Rscript print-args.R

/usr/lib/R/bin/exec/R
--slave
--no-restore
--file=print-args.R

From this output, we learn that Rscript is just a convenience command for running R scripts. The first argument in the vector is the path to the R executable. The following are all command-line arguments that affect the behavior of R. From the R help file:

--slave: Make R run as quietly as possible
--no-restore: Don’t restore anything that was created during the R session
--file: Run this file
--args: Pass these arguments to the file being run

Thus running a file with Rscript is an easier way to run the following:

R --slave --no-restore --file=print-args.R --args

/usr/lib/R/bin/exec/R
--slave
--no-restore
--file=print-args.R
--args

If we run it with a few arguments, however:

Rscript print-args.R first second third

/usr/lib/R/bin/exec/R
--slave
--no-restore
--file=print-args.R
--args
first
second
third

then commandArgs adds each of those arguments to the vector it returns.

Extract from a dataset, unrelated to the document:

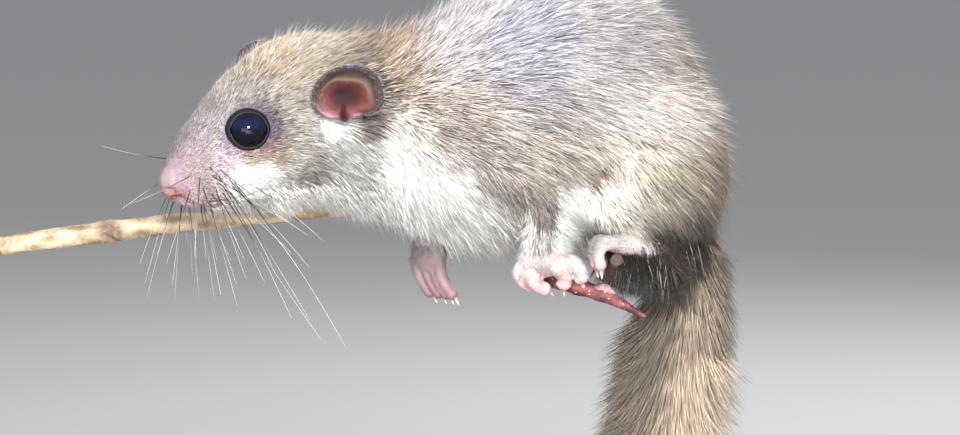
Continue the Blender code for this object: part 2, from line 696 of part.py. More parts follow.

Since the first elements of the vector are always the same, we can tell commandArgs to only return the arguments that come after --args. Let’s update print-args.R and save it as print-args-trailing.R:

args <- commandArgs(trailingOnly = TRUE)
cat(args, sep = "\n")

And then run print-args-trailing from the Unix Shell:

Rscript print-args-trailing.R first second third

first
second
third

Now commandArgs returns only the arguments that we listed after print-args-trailing.R.

With this in hand, let’s build a version of analysis.R that makes a plot for publication. The first step is to write functions for plotting.

library(ggplot2)
plot_gap <- function(dat) {
  ggplot(data = dat, aes(x = lifeExp, y = gdpPercap)) + geom_point()
  ggplot(data = dat, aes(x = lifeExp, y = gdpPercap)) + geom_point() + scale_y_log10() + geom_smooth(method="lm")
}

The second step is to add a function that loads the data and calls our plotting function.

main <- function() {
  args <- commandArgs(trailingOnly = TRUE)
  filename <- args[1]
  dat <- read.csv(file = filename, header = TRUE)
  plot_gap(dat)
}

Now we need to add a call to our main function.

main()

Now we can run this script on our gapminder data (or any other similar dataset).

Rscript analysis.R gapminder-FiveYearData.csv